-- Goal --
Quote the entries that follow exactly, leaving none out.

### Material for the task

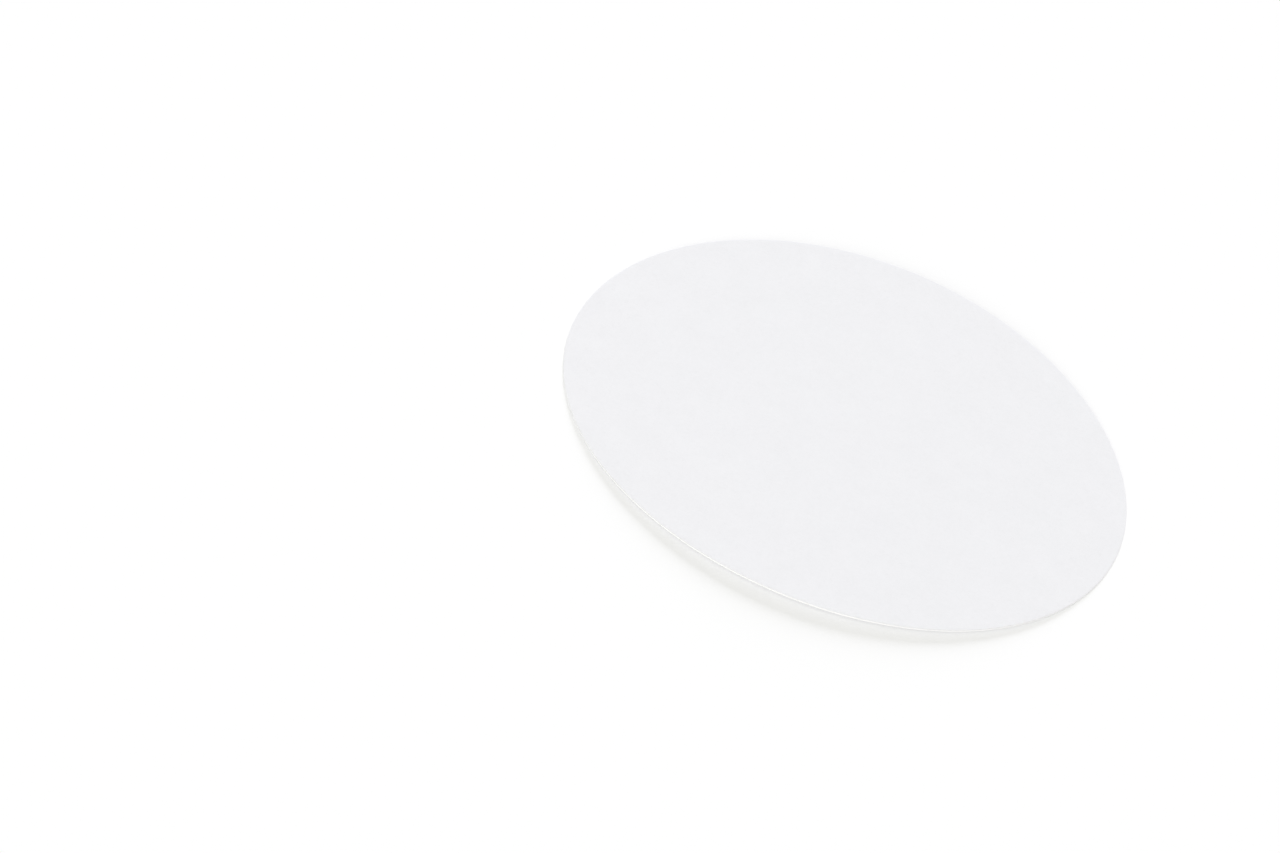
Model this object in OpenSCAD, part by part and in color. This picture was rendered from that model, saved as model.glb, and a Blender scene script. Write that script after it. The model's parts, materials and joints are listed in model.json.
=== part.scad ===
/*
  Filter paper disc: one round sheet of thin filter paper, cut in a single piece.

  The sheet keeps a slight natural curl about the Y direction. It lies with its
  hollow side down, so that the two ends of the rim on the X axis rest on the
  surface below, and each of them gives a little there and lies flat. The
  middle of the sheet stands about a millimetre clear of the surface.

  The rim is cut straight down, as a die cuts it. The origin lies on the surface
  that the disc rests on, below the middle of the sheet. All sizes are in
  millimetres.
*/

/* [Sheet] */

// Diameter that the disc is cut to
disc_d = 70; // [40:0.5:240]
// Thickness of the paper
sheet_t = 0.2; // [0.1:0.01:0.5]

/* [Curl] */

// Radius that the hollow side is curled to (a larger radius is a flatter disc)
curl_r = 600; // [300:10:3000]
// Depth to which the two resting ends of the rim are pressed flat
rest_flat = 0.05; // [0.01:0.01:0.08]

/* [Hidden] */

// The cutting shapes run this far past the sheet
overrun = 1;
// Sides of the round cut and of the curl, enough for both to look smooth
cut_sides = 256;
curl_sides = 2048;

disc_r = disc_d / 2;
// The curl's axis lies this far below the surface that the disc rests on
axis_depth = sqrt(curl_r^2 - disc_r^2) + rest_flat;
// The crown is the highest place of the sheet, in the middle of its outer side
crown_h = curl_r + sheet_t - axis_depth;

// A cylinder of radius r and width w, lying along Y on the axis of the curl
module curl_cylinder(r, w) {
    translate([0, 0, -axis_depth])
        rotate([90, 0, 0])
            cylinder(r = r, h = w, center = true, $fn = curl_sides);
}

// The straight cut that gives the disc its round rim, down to the resting surface
module round_cut() {
    cylinder(d = disc_d, h = crown_h + overrun, $fn = cut_sides);
}

// The disc: the round cut out of a sheet that is curled about Y
module filter_disc() {
    color("#f2f2f4")
        difference() {
            intersection() {
                round_cut();
                curl_cylinder(curl_r + sheet_t, disc_d + 2 * overrun);
            }
            curl_cylinder(curl_r, disc_d + 4 * overrun);
        }
}

filter_disc();
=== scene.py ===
import json
import math

import bpy
from mathutils import Matrix, Vector


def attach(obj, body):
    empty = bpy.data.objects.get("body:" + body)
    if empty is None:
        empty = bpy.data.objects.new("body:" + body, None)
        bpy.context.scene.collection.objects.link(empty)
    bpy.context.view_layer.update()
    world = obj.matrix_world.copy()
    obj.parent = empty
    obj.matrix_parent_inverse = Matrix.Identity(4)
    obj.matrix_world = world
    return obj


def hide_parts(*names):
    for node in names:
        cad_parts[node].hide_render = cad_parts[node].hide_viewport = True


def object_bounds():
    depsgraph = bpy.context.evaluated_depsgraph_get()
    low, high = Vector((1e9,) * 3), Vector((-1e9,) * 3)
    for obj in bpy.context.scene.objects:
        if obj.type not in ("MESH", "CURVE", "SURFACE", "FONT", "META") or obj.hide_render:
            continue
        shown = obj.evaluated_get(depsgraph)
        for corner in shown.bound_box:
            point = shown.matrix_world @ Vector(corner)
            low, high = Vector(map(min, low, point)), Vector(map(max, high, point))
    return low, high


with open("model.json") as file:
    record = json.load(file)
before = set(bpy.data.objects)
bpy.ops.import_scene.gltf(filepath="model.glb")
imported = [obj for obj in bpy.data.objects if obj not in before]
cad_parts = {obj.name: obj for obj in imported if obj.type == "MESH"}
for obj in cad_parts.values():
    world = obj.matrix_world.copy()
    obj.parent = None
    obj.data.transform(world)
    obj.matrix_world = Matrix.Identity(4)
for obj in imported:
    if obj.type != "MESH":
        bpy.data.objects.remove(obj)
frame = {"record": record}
cad_low, cad_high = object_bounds()

MM = 0.001

# The sheet, as it is cut and curled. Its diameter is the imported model's
DIAMETER = round(cad_high.x - cad_low.x, 4)
THICKNESS = 0.2 * MM
CURL_RADIUS = 600 * MM
REST_FLAT = 0.05 * MM

# The cut edge: the die rolls the upper edge over a little and leaves both corners slightly round
EDGE_ROLL_DEPTH = 0.025 * MM
EDGE_ROLL_WIDTH = 0.35 * MM
EDGE_ROUNDING = 0.045 * MM

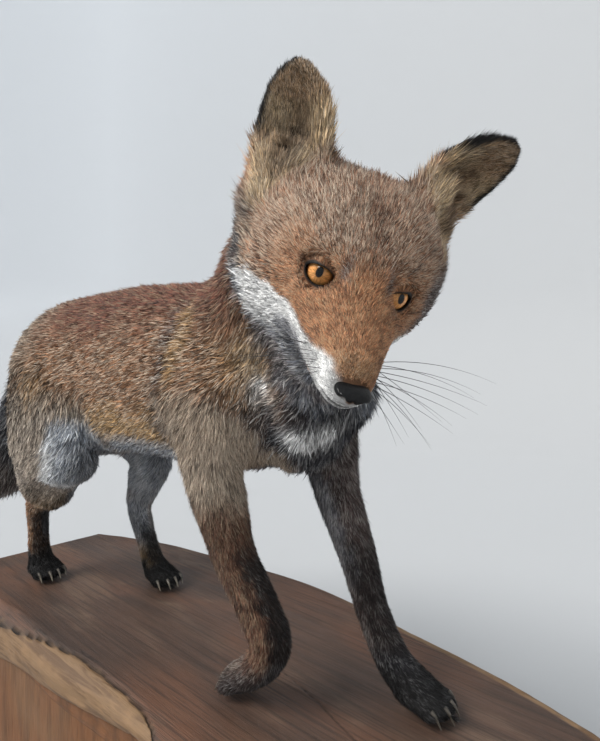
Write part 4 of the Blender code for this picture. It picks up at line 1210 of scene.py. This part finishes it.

######

-- The solution --
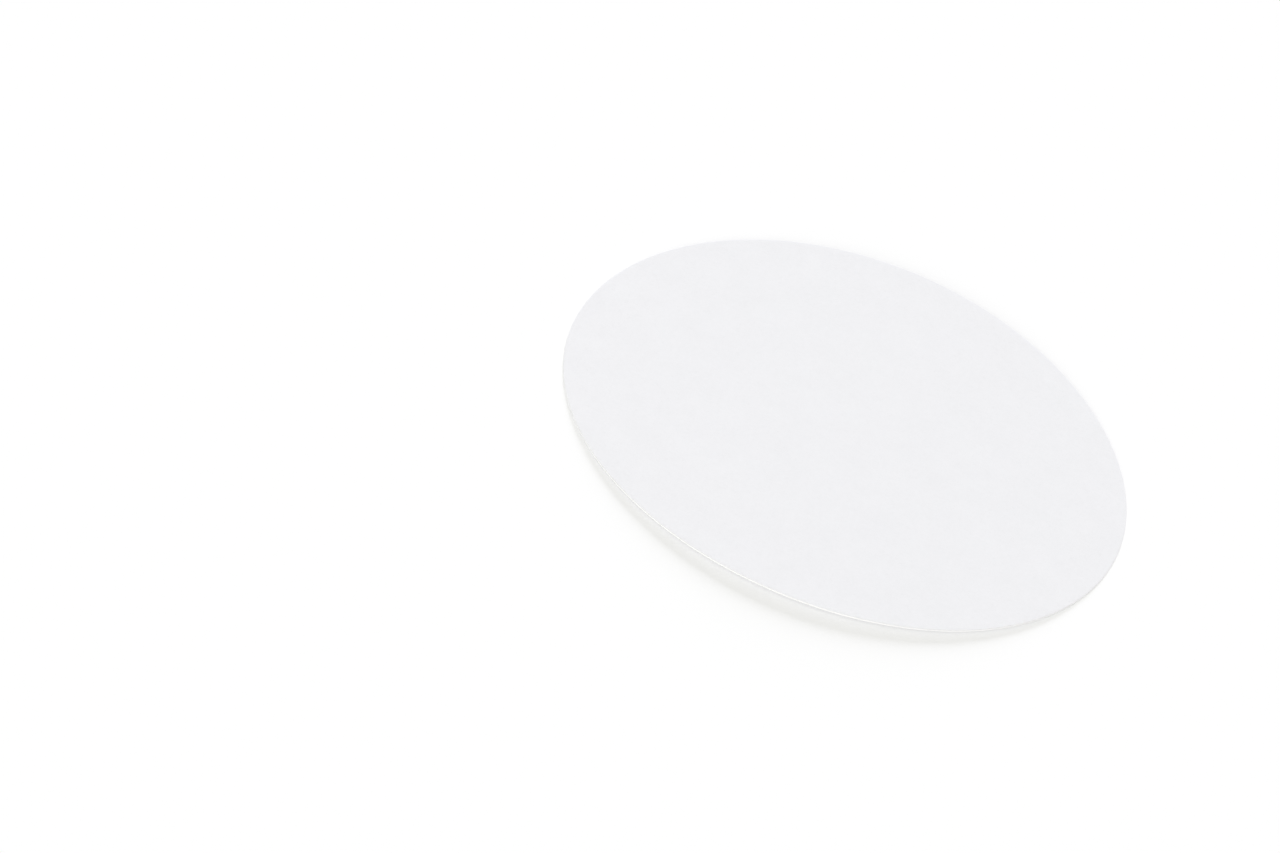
Model this object in OpenSCAD, part by part and in color. This picture was rendered from that model, saved as model.glb, and a Blender scene script. Write that script after it. The model's parts, materials and joints are listed in model.json.
=== part.scad ===
/*
  Filter paper disc: one round sheet of thin filter paper, cut in a single piece.

  The sheet keeps a slight natural curl about the Y direction. It lies with its
  hollow side down, so that the two ends of the rim on the X axis rest on the
  surface below, and each of them gives a little there and lies flat. The
  middle of the sheet stands about a millimetre clear of the surface.

  The rim is cut straight down, as a die cuts it. The origin lies on the surface
  that the disc rests on, below the middle of the sheet. All sizes are in
  millimetres.
*/

/* [Sheet] */

// Diameter that the disc is cut to
disc_d = 70; // [40:0.5:240]
// Thickness of the paper
sheet_t = 0.2; // [0.1:0.01:0.5]

/* [Curl] */

// Radius that the hollow side is curled to (a larger radius is a flatter disc)
curl_r = 600; // [300:10:3000]
// Depth to which the two resting ends of the rim are pressed flat
rest_flat = 0.05; // [0.01:0.01:0.08]

/* [Hidden] */

// The cutting shapes run this far past the sheet
overrun = 1;
// Sides of the round cut and of the curl, enough for both to look smooth
cut_sides = 256;
curl_sides = 2048;

disc_r = disc_d / 2;
// The curl's axis lies this far below the surface that the disc rests on
axis_depth = sqrt(curl_r^2 - disc_r^2) + rest_flat;
// The crown is the highest place of the sheet, in the middle of its outer side
crown_h = curl_r + sheet_t - axis_depth;

// A cylinder of radius r and width w, lying along Y on the axis of the curl
module curl_cylinder(r, w) {
    translate([0, 0, -axis_depth])
        rotate([90, 0, 0])
            cylinder(r = r, h = w, center = true, $fn = curl_sides);
}

// The straight cut that gives the disc its round rim, down to the resting surface
module round_cut() {
    cylinder(d = disc_d, h = crown_h + overrun, $fn = cut_sides);
}

// The disc: the round cut out of a sheet that is curled about Y
module filter_disc() {
    color("#f2f2f4")
        difference() {
            intersection() {
                round_cut();
                curl_cylinder(curl_r + sheet_t, disc_d + 2 * overrun);
            }
            curl_cylinder(curl_r, disc_d + 4 * overrun);
        }
}

filter_disc();
=== scene.py ===
import json
import math

import bpy
from mathutils import Matrix, Vector


def attach(obj, body):
    empty = bpy.data.objects.get("body:" + body)
    if empty is None:
        empty = bpy.data.objects.new("body:" + body, None)
        bpy.context.scene.collection.objects.link(empty)
    bpy.context.view_layer.update()
    world = obj.matrix_world.copy()
    obj.parent = empty
    obj.matrix_parent_inverse = Matrix.Identity(4)
    obj.matrix_world = world
    return obj


def hide_parts(*names):
    for node in names:
        cad_parts[node].hide_render = cad_parts[node].hide_viewport = True


def object_bounds():
    depsgraph = bpy.context.evaluated_depsgraph_get()
    low, high = Vector((1e9,) * 3), Vector((-1e9,) * 3)
    for obj in bpy.context.scene.objects:
        if obj.type not in ("MESH", "CURVE", "SURFACE", "FONT", "META") or obj.hide_render:
            continue
        shown = obj.evaluated_get(depsgraph)
        for corner in shown.bound_box:
            point = shown.matrix_world @ Vector(corner)
            low, high = Vector(map(min, low, point)), Vector(map(max, high, point))
    return low, high


with open("model.json") as file:
    record = json.load(file)
before = set(bpy.data.objects)
bpy.ops.import_scene.gltf(filepath="model.glb")
imported = [obj for obj in bpy.data.objects if obj not in before]
cad_parts = {obj.name: obj for obj in imported if obj.type == "MESH"}
for obj in cad_parts.values():
    world = obj.matrix_world.copy()
    obj.parent = None
    obj.data.transform(world)
    obj.matrix_world = Matrix.Identity(4)
for obj in imported:
    if obj.type != "MESH":
        bpy.data.objects.remove(obj)
frame = {"record": record}
cad_low, cad_high = object_bounds()

MM = 0.001

# The sheet, as it is cut and curled. Its diameter is the imported model's
DIAMETER = round(cad_high.x - cad_low.x, 4)
THICKNESS = 0.2 * MM
CURL_RADIUS = 600 * MM
REST_FLAT = 0.05 * MM

# The cut edge: the die rolls the upper edge over a little and leaves both corners slightly round
EDGE_ROLL_DEPTH = 0.025 * MM
EDGE_ROLL_WIDTH = 0.35 * MM
EDGE_ROUNDING = 0.045 * MM

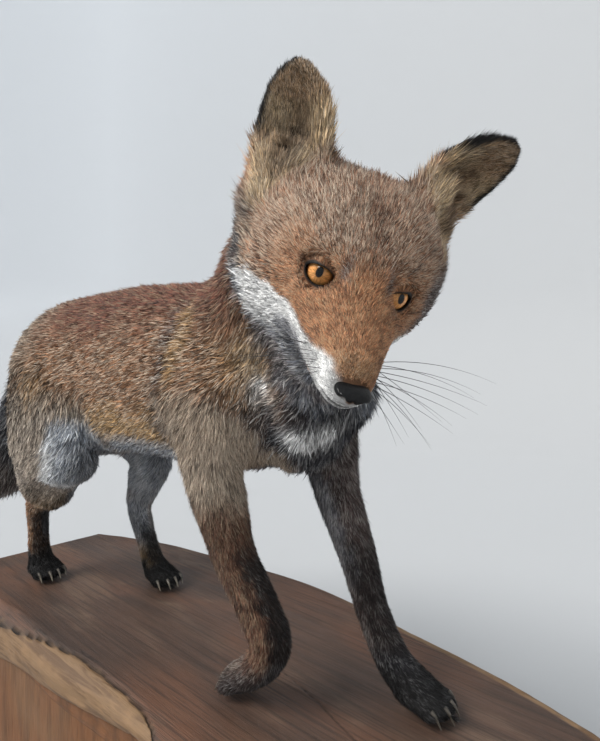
Write part 4 of the Blender code for this picture. It picks up at line 1210 of scene.py. This part finishes it.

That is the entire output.